Stated problem
Repeat every line below exactly as it reads.

Provided data
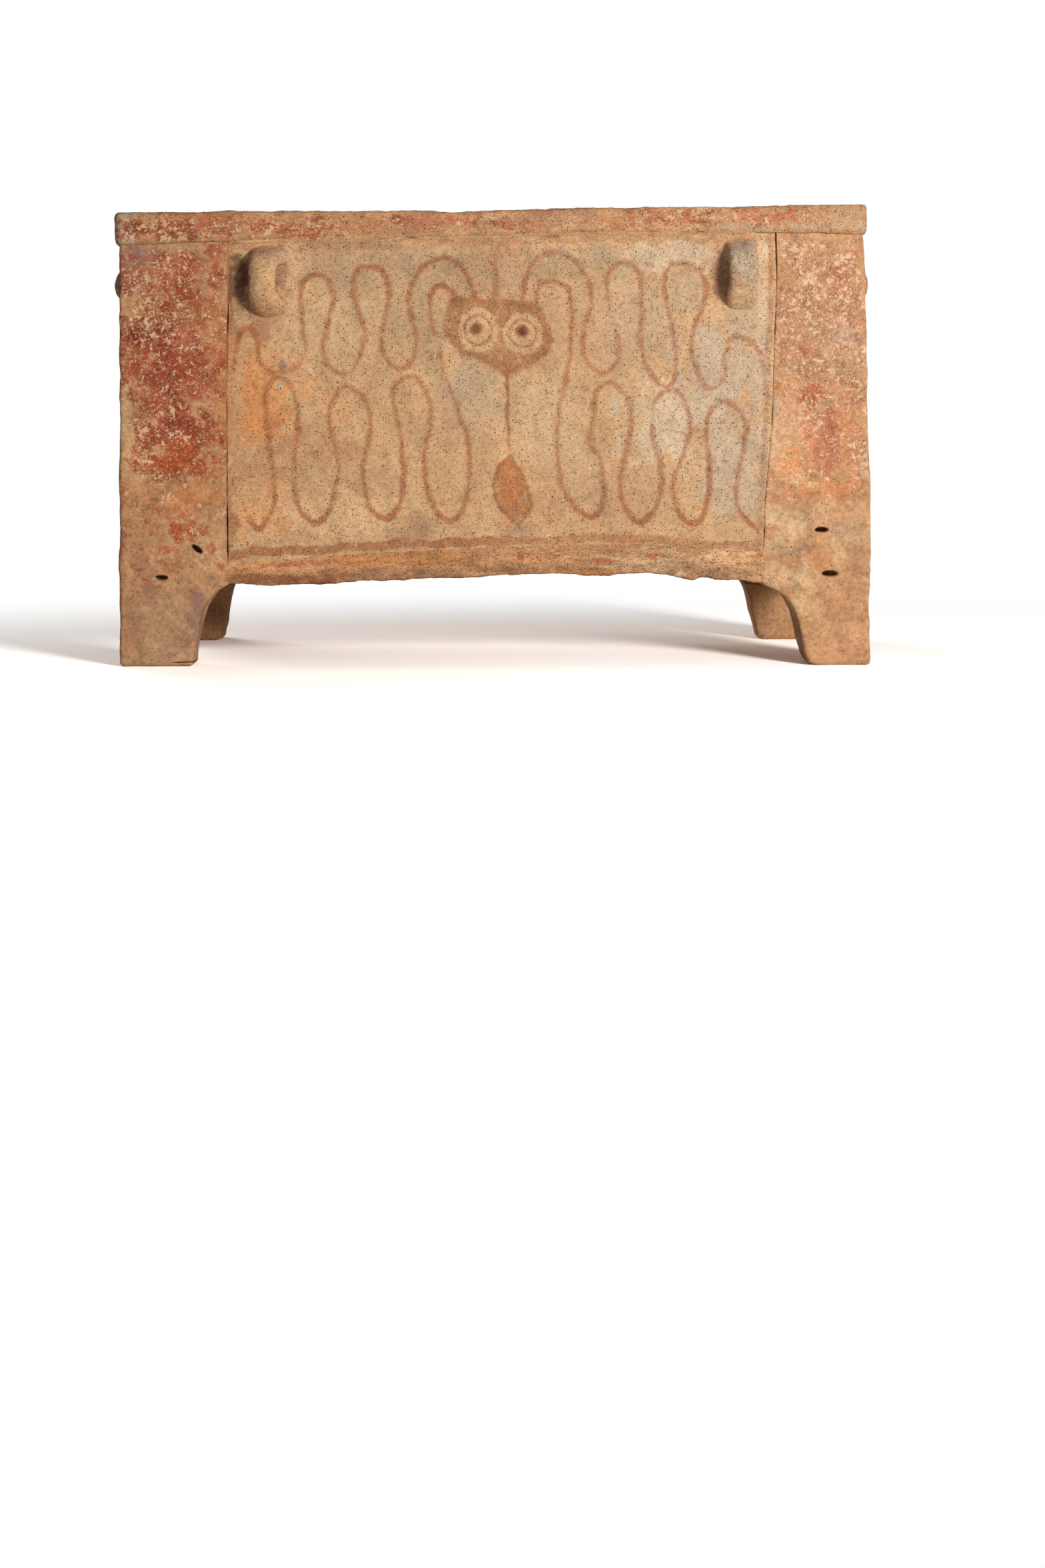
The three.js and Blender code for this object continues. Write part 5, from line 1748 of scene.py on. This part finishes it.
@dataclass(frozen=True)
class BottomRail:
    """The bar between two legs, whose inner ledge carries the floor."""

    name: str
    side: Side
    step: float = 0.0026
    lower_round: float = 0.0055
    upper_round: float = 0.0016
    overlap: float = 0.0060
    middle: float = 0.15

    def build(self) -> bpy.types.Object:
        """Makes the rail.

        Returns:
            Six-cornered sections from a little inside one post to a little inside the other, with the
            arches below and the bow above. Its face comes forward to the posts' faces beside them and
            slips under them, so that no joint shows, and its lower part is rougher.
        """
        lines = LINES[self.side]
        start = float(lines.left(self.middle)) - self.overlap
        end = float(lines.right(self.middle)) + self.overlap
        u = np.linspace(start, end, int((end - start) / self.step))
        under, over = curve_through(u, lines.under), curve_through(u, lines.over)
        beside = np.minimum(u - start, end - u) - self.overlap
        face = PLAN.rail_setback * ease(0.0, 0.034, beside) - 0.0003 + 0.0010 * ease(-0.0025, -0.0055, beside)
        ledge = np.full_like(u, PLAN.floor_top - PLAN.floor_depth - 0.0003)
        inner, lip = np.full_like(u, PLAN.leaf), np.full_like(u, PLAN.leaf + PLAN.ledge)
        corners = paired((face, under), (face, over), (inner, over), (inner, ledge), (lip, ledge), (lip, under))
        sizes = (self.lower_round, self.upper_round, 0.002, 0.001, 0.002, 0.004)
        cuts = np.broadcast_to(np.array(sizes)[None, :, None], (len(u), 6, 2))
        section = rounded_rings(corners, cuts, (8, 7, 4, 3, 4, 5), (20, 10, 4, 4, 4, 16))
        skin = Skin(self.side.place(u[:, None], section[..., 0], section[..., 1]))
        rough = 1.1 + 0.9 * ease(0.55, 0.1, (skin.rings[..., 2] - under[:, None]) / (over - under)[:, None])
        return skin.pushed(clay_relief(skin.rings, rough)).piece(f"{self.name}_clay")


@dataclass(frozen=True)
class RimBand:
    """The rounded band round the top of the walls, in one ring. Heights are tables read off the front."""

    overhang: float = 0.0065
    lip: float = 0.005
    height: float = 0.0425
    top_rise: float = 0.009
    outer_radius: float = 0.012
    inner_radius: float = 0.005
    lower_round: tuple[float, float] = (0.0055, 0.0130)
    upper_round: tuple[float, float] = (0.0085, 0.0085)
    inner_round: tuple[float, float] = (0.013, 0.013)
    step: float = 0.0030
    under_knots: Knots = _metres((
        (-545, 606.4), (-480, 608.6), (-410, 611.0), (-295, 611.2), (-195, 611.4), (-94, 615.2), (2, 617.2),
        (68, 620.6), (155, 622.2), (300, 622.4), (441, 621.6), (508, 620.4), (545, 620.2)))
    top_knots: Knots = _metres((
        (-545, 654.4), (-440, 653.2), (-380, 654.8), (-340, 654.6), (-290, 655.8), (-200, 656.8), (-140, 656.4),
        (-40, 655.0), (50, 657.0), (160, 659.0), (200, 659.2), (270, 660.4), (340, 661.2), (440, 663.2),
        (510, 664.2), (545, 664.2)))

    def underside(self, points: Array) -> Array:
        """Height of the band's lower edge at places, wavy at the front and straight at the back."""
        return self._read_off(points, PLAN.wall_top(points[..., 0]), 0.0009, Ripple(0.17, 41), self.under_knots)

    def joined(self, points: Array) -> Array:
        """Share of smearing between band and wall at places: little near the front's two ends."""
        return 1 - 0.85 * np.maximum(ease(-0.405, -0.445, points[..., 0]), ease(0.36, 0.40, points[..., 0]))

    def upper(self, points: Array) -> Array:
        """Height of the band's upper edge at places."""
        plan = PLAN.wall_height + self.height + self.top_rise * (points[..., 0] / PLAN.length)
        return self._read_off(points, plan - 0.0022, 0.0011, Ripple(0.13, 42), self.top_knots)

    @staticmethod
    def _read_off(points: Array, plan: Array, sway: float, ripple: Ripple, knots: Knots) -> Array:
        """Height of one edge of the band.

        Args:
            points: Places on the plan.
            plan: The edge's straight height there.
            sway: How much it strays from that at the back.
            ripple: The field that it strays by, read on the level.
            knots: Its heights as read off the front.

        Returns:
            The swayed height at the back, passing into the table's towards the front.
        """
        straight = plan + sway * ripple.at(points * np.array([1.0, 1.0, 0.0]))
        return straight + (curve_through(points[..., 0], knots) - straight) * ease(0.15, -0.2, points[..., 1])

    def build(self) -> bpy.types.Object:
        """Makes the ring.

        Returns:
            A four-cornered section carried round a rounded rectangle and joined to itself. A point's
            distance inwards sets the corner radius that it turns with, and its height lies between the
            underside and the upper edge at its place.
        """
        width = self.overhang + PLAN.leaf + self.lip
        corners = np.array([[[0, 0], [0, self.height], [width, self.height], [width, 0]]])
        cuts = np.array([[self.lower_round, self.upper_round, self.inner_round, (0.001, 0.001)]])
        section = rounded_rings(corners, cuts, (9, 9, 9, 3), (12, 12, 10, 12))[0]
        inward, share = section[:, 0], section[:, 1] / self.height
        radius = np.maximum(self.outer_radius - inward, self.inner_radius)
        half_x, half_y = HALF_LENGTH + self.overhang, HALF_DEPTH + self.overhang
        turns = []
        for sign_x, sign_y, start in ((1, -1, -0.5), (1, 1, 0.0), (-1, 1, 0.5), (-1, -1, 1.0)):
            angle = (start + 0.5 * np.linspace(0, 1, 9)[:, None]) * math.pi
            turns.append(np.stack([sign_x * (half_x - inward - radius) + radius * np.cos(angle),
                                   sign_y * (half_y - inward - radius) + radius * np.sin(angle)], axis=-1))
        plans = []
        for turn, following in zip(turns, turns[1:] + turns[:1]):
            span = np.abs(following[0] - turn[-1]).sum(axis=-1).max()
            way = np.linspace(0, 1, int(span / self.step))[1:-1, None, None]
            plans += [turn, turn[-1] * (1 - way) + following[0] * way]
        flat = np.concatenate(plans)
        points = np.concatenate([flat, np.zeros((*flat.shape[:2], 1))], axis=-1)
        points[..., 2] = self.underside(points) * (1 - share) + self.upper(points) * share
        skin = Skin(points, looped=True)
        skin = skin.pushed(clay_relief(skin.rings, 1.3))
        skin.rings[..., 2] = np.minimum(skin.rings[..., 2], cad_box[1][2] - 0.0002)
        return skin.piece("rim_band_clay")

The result
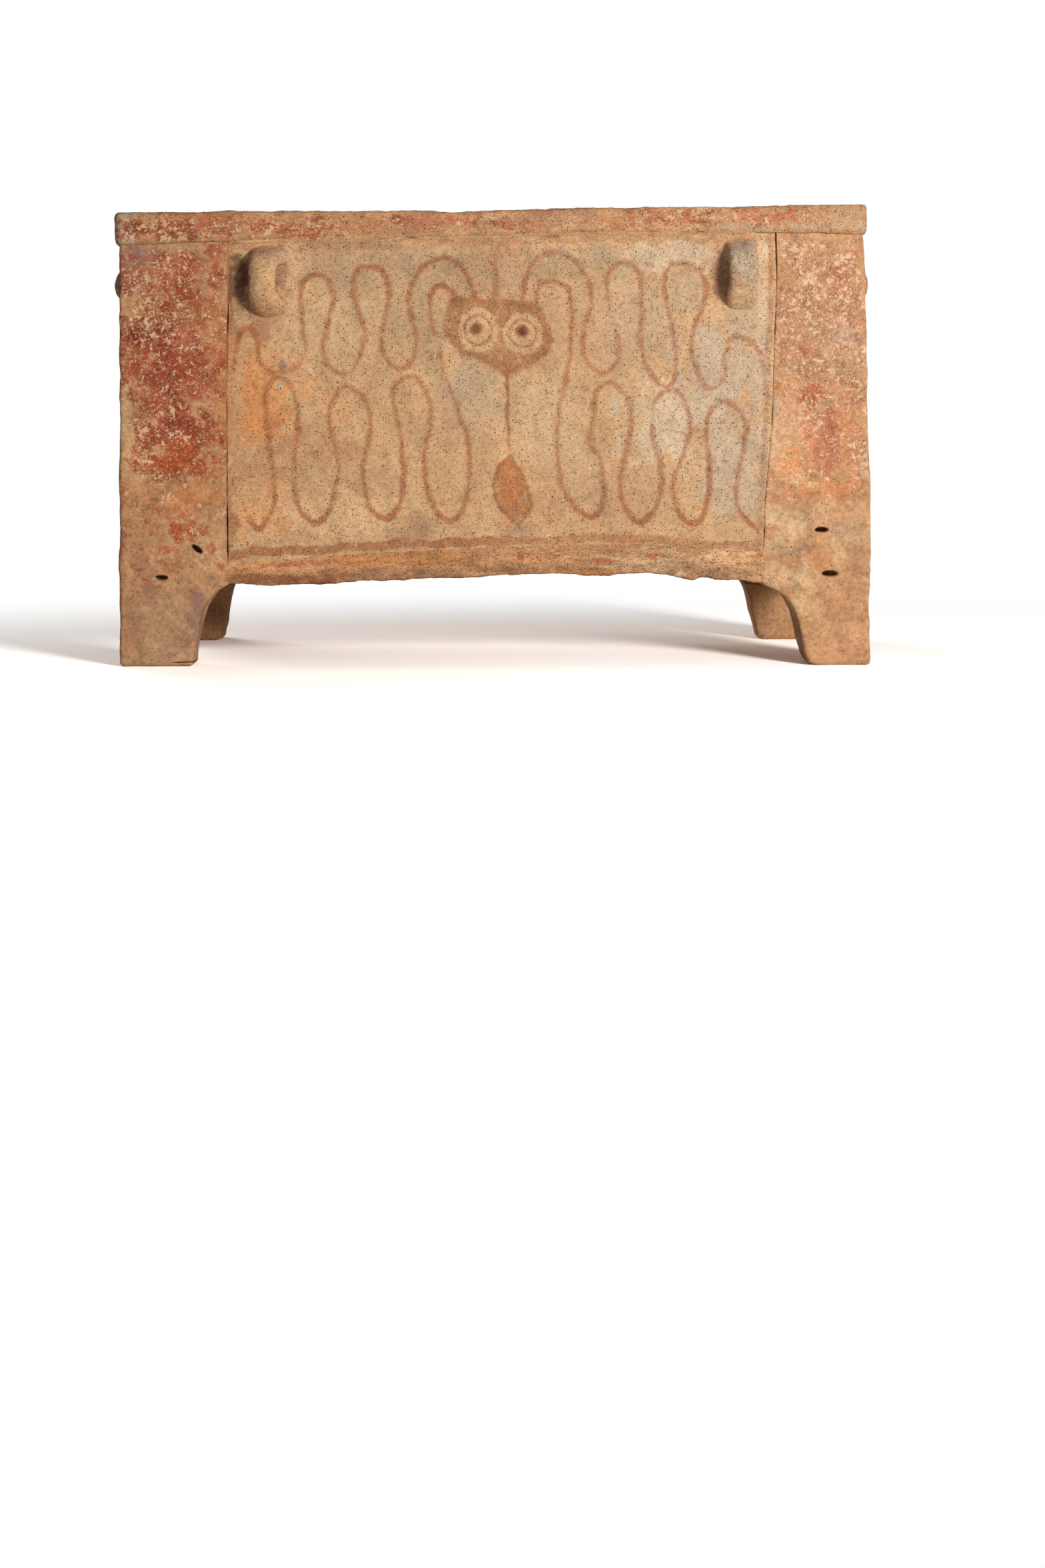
The three.js and Blender code for this object continues. Write part 5, from line 1748 of scene.py on. This part finishes it.
@dataclass(frozen=True)
class BottomRail:
    """The bar between two legs, whose inner ledge carries the floor."""

    name: str
    side: Side
    step: float = 0.0026
    lower_round: float = 0.0055
    upper_round: float = 0.0016
    overlap: float = 0.0060
    middle: float = 0.15

    def build(self) -> bpy.types.Object:
        """Makes the rail.

        Returns:
            Six-cornered sections from a little inside one post to a little inside the other, with the
            arches below and the bow above. Its face comes forward to the posts' faces beside them and
            slips under them, so that no joint shows, and its lower part is rougher.
        """
        lines = LINES[self.side]
        start = float(lines.left(self.middle)) - self.overlap
        end = float(lines.right(self.middle)) + self.overlap
        u = np.linspace(start, end, int((end - start) / self.step))
        under, over = curve_through(u, lines.under), curve_through(u, lines.over)
        beside = np.minimum(u - start, end - u) - self.overlap
        face = PLAN.rail_setback * ease(0.0, 0.034, beside) - 0.0003 + 0.0010 * ease(-0.0025, -0.0055, beside)
        ledge = np.full_like(u, PLAN.floor_top - PLAN.floor_depth - 0.0003)
        inner, lip = np.full_like(u, PLAN.leaf), np.full_like(u, PLAN.leaf + PLAN.ledge)
        corners = paired((face, under), (face, over), (inner, over), (inner, ledge), (lip, ledge), (lip, under))
        sizes = (self.lower_round, self.upper_round, 0.002, 0.001, 0.002, 0.004)
        cuts = np.broadcast_to(np.array(sizes)[None, :, None], (len(u), 6, 2))
        section = rounded_rings(corners, cuts, (8, 7, 4, 3, 4, 5), (20, 10, 4, 4, 4, 16))
        skin = Skin(self.side.place(u[:, None], section[..., 0], section[..., 1]))
        rough = 1.1 + 0.9 * ease(0.55, 0.1, (skin.rings[..., 2] - under[:, None]) / (over - under)[:, None])
        return skin.pushed(clay_relief(skin.rings, rough)).piece(f"{self.name}_clay")


@dataclass(frozen=True)
class RimBand:
    """The rounded band round the top of the walls, in one ring. Heights are tables read off the front."""

    overhang: float = 0.0065
    lip: float = 0.005
    height: float = 0.0425
    top_rise: float = 0.009
    outer_radius: float = 0.012
    inner_radius: float = 0.005
    lower_round: tuple[float, float] = (0.0055, 0.0130)
    upper_round: tuple[float, float] = (0.0085, 0.0085)
    inner_round: tuple[float, float] = (0.013, 0.013)
    step: float = 0.0030
    under_knots: Knots = _metres((
        (-545, 606.4), (-480, 608.6), (-410, 611.0), (-295, 611.2), (-195, 611.4), (-94, 615.2), (2, 617.2),
        (68, 620.6), (155, 622.2), (300, 622.4), (441, 621.6), (508, 620.4), (545, 620.2)))
    top_knots: Knots = _metres((
        (-545, 654.4), (-440, 653.2), (-380, 654.8), (-340, 654.6), (-290, 655.8), (-200, 656.8), (-140, 656.4),
        (-40, 655.0), (50, 657.0), (160, 659.0), (200, 659.2), (270, 660.4), (340, 661.2), (440, 663.2),
        (510, 664.2), (545, 664.2)))

    def underside(self, points: Array) -> Array:
        """Height of the band's lower edge at places, wavy at the front and straight at the back."""
        return self._read_off(points, PLAN.wall_top(points[..., 0]), 0.0009, Ripple(0.17, 41), self.under_knots)

    def joined(self, points: Array) -> Array:
        """Share of smearing between band and wall at places: little near the front's two ends."""
        return 1 - 0.85 * np.maximum(ease(-0.405, -0.445, points[..., 0]), ease(0.36, 0.40, points[..., 0]))

    def upper(self, points: Array) -> Array:
        """Height of the band's upper edge at places."""
        plan = PLAN.wall_height + self.height + self.top_rise * (points[..., 0] / PLAN.length)
        return self._read_off(points, plan - 0.0022, 0.0011, Ripple(0.13, 42), self.top_knots)

    @staticmethod
    def _read_off(points: Array, plan: Array, sway: float, ripple: Ripple, knots: Knots) -> Array:
        """Height of one edge of the band.

        Args:
            points: Places on the plan.
            plan: The edge's straight height there.
            sway: How much it strays from that at the back.
            ripple: The field that it strays by, read on the level.
            knots: Its heights as read off the front.

        Returns:
            The swayed height at the back, passing into the table's towards the front.
        """
        straight = plan + sway * ripple.at(points * np.array([1.0, 1.0, 0.0]))
        return straight + (curve_through(points[..., 0], knots) - straight) * ease(0.15, -0.2, points[..., 1])

    def build(self) -> bpy.types.Object:
        """Makes the ring.

        Returns:
            A four-cornered section carried round a rounded rectangle and joined to itself. A point's
            distance inwards sets the corner radius that it turns with, and its height lies between the
            underside and the upper edge at its place.
        """
        width = self.overhang + PLAN.leaf + self.lip
        corners = np.array([[[0, 0], [0, self.height], [width, self.height], [width, 0]]])
        cuts = np.array([[self.lower_round, self.upper_round, self.inner_round, (0.001, 0.001)]])
        section = rounded_rings(corners, cuts, (9, 9, 9, 3), (12, 12, 10, 12))[0]
        inward, share = section[:, 0], section[:, 1] / self.height
        radius = np.maximum(self.outer_radius - inward, self.inner_radius)
        half_x, half_y = HALF_LENGTH + self.overhang, HALF_DEPTH + self.overhang
        turns = []
        for sign_x, sign_y, start in ((1, -1, -0.5), (1, 1, 0.0), (-1, 1, 0.5), (-1, -1, 1.0)):
            angle = (start + 0.5 * np.linspace(0, 1, 9)[:, None]) * math.pi
            turns.append(np.stack([sign_x * (half_x - inward - radius) + radius * np.cos(angle),
                                   sign_y * (half_y - inward - radius) + radius * np.sin(angle)], axis=-1))
        plans = []
        for turn, following in zip(turns, turns[1:] + turns[:1]):
            span = np.abs(following[0] - turn[-1]).sum(axis=-1).max()
            way = np.linspace(0, 1, int(span / self.step))[1:-1, None, None]
            plans += [turn, turn[-1] * (1 - way) + following[0] * way]
        flat = np.concatenate(plans)
        points = np.concatenate([flat, np.zeros((*flat.shape[:2], 1))], axis=-1)
        points[..., 2] = self.underside(points) * (1 - share) + self.upper(points) * share
        skin = Skin(points, looped=True)
        skin = skin.pushed(clay_relief(skin.rings, 1.3))
        skin.rings[..., 2] = np.minimum(skin.rings[..., 2], cad_box[1][2] - 0.0002)
        return skin.piece("rim_band_clay")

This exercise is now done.